-- Begin Data section --

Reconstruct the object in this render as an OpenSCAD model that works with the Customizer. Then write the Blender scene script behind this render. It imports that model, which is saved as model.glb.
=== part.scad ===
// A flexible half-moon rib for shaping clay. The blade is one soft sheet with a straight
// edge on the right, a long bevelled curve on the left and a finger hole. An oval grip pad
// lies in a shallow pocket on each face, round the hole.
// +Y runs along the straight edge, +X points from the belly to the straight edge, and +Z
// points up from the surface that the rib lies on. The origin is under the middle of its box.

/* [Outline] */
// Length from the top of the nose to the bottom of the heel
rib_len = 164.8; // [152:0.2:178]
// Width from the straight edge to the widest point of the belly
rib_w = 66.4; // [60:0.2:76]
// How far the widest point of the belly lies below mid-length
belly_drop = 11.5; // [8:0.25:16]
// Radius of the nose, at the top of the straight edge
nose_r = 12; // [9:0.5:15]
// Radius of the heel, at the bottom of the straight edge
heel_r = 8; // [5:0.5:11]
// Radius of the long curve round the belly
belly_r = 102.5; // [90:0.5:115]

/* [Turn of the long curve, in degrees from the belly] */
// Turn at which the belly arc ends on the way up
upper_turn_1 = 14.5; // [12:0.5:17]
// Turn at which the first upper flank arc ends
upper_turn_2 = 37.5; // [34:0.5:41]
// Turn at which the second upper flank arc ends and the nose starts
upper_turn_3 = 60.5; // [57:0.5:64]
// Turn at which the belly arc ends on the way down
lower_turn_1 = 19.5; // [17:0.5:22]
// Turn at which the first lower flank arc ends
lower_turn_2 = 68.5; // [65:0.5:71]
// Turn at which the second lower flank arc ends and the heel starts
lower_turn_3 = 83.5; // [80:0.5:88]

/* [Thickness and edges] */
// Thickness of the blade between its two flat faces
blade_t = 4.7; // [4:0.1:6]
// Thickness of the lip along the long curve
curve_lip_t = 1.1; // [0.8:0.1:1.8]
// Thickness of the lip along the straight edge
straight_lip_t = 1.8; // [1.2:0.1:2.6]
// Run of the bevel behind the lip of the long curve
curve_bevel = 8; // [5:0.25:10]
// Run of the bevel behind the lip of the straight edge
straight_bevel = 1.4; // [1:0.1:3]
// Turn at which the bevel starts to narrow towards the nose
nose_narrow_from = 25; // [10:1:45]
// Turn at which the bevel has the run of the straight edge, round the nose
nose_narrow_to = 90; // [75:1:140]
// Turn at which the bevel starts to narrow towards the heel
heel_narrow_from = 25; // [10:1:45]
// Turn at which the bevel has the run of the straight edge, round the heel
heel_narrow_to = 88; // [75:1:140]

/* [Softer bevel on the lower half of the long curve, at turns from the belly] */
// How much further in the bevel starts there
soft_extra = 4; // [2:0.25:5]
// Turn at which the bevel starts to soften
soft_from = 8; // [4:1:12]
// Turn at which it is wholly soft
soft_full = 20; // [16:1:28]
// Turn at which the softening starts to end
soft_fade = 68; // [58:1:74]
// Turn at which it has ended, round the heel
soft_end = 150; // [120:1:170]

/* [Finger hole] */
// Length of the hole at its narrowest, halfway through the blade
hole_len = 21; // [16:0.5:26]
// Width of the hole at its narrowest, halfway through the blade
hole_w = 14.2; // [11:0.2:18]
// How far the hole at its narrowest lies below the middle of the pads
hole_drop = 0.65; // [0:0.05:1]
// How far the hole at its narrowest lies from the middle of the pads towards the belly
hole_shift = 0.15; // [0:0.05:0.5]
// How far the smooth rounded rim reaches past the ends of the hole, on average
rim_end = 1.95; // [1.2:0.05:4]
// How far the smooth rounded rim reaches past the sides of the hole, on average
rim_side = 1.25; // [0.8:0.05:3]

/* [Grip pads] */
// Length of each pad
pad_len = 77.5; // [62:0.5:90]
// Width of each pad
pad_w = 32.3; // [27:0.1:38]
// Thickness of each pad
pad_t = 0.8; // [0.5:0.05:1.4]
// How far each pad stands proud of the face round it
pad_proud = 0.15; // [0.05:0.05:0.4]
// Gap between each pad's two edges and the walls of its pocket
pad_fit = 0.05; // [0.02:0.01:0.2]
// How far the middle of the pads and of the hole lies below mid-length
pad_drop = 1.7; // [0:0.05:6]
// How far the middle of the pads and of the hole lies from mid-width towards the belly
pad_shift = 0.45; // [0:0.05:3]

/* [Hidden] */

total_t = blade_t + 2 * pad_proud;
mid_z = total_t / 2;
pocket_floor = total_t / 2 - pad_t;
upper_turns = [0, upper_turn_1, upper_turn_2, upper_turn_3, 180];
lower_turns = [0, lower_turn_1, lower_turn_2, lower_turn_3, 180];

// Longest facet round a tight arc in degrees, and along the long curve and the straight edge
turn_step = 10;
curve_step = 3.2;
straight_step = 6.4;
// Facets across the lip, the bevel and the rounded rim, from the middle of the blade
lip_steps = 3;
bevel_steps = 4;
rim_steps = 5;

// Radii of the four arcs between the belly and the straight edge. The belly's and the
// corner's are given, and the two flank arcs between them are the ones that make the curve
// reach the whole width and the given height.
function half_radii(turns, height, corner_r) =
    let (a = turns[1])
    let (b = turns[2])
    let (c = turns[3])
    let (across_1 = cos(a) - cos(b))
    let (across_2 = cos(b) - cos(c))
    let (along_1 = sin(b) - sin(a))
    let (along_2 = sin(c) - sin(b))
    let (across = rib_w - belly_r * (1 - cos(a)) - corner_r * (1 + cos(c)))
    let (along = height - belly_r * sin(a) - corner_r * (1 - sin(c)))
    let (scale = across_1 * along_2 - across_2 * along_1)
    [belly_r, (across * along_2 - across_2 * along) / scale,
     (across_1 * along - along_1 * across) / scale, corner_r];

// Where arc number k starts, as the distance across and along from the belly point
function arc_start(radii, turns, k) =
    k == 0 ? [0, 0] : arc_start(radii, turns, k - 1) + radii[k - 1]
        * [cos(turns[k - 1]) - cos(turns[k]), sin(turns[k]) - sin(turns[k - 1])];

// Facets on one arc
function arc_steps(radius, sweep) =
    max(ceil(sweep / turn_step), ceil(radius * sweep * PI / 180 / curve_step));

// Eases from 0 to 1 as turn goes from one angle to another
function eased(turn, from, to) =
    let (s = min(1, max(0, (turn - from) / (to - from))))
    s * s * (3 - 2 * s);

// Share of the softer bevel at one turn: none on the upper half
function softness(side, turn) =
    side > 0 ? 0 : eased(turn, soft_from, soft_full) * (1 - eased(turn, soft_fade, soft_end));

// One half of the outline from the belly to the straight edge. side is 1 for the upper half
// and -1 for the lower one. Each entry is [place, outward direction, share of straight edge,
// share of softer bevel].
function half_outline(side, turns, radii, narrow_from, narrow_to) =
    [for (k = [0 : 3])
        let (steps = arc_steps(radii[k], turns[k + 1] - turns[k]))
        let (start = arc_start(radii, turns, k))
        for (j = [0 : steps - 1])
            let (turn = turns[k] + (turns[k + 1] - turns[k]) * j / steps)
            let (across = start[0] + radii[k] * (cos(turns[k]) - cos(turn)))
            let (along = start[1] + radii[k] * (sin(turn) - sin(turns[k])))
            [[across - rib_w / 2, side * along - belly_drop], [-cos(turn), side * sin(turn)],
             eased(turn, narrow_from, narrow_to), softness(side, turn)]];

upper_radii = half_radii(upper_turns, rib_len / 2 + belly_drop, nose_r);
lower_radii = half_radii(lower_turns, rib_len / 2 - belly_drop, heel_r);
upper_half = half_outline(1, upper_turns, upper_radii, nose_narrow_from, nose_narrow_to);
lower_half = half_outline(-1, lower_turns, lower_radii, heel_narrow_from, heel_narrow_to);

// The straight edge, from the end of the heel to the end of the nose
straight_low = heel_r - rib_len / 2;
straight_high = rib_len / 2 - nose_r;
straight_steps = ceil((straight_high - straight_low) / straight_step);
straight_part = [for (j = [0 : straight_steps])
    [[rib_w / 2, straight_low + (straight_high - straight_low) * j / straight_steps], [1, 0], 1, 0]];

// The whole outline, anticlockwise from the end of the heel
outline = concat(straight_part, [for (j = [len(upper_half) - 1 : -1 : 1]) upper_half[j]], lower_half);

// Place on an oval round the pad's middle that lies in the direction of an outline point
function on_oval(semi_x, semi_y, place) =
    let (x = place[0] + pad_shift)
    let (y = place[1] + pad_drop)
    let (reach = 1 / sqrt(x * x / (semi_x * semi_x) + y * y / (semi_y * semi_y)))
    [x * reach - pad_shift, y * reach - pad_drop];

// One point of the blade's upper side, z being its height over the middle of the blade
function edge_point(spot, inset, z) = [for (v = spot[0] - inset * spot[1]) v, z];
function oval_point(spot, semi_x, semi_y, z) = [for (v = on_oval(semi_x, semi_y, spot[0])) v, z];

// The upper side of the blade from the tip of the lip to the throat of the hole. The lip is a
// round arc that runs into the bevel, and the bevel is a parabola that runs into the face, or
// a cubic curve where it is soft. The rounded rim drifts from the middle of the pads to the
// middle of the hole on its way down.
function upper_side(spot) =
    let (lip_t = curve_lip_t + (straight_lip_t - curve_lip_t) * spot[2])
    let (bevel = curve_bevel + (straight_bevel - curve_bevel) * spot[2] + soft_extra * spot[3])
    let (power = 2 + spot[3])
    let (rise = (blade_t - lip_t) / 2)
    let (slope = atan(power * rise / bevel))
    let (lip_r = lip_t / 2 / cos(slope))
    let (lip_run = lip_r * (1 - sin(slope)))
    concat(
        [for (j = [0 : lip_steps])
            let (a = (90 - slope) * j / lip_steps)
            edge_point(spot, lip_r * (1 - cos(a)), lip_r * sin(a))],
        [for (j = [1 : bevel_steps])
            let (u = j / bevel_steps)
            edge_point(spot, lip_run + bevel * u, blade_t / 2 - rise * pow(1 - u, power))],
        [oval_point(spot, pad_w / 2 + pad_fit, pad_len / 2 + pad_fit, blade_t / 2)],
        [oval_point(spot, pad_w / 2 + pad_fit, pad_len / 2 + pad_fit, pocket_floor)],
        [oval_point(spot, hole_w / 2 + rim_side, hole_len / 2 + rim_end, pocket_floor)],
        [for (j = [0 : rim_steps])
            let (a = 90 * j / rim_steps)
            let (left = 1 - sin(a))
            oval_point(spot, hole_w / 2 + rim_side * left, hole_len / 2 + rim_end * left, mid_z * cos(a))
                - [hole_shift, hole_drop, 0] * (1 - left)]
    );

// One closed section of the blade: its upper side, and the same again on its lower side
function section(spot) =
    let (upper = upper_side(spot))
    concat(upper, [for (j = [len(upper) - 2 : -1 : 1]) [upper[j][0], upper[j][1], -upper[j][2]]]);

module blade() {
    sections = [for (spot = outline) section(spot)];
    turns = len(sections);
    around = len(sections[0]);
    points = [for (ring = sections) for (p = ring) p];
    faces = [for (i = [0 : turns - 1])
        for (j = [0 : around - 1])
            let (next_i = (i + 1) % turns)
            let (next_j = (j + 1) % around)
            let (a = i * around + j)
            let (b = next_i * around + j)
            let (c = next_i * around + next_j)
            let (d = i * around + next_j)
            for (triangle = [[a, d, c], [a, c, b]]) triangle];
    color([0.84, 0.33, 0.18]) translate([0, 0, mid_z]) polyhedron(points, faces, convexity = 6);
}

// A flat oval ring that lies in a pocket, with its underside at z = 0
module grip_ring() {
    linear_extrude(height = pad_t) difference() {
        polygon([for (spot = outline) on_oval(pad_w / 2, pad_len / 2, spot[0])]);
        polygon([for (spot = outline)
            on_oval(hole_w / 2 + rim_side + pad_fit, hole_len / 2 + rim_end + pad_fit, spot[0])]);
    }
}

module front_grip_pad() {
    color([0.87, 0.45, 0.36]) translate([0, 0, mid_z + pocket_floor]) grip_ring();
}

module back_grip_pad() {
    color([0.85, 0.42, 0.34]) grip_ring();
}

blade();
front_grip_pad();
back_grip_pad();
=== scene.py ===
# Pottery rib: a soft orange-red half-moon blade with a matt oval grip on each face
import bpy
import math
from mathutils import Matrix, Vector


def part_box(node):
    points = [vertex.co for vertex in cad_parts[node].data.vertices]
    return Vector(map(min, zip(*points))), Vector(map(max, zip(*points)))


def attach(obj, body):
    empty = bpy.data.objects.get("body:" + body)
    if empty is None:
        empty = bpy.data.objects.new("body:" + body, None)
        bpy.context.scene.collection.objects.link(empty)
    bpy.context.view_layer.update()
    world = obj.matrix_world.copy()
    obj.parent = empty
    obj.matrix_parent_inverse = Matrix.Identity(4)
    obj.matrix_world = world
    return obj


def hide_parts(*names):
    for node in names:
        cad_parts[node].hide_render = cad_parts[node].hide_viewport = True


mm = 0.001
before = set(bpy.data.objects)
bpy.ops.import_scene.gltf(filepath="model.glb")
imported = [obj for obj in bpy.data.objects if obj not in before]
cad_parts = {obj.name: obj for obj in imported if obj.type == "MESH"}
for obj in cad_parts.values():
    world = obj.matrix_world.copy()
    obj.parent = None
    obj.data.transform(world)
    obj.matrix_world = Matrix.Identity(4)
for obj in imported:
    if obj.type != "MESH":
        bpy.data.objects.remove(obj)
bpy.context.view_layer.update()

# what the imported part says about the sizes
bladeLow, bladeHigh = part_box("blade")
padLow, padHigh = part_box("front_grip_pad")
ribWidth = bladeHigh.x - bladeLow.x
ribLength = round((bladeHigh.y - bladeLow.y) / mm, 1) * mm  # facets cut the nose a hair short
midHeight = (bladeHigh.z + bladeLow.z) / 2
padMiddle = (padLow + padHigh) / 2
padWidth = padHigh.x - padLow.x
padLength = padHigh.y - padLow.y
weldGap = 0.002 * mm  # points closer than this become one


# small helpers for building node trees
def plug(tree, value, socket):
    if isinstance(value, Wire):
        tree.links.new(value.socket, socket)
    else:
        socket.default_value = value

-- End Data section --

## [The request]
Output nothing except the lines from the line with "linear_extrude(height = pad_t)" through the line with "if empty is", copied exactly, end lines included.

## [Answer to this problem]
    linear_extrude(height = pad_t) difference() {
        polygon([for (spot = outline) on_oval(pad_w / 2, pad_len / 2, spot[0])]);
        polygon([for (spot = outline)
            on_oval(hole_w / 2 + rim_side + pad_fit, hole_len / 2 + rim_end + pad_fit, spot[0])]);
    }
}

module front_grip_pad() {
    color([0.87, 0.45, 0.36]) translate([0, 0, mid_z + pocket_floor]) grip_ring();
}

module back_grip_pad() {
    color([0.85, 0.42, 0.34]) grip_ring();
}

blade();
front_grip_pad();
back_grip_pad();
=== scene.py ===
# Pottery rib: a soft orange-red half-moon blade with a matt oval grip on each face
import bpy
import math
from mathutils import Matrix, Vector


def part_box(node):
    points = [vertex.co for vertex in cad_parts[node].data.vertices]
    return Vector(map(min, zip(*points))), Vector(map(max, zip(*points)))


def attach(obj, body):
    empty = bpy.data.objects.get("body:" + body)
    if empty is None:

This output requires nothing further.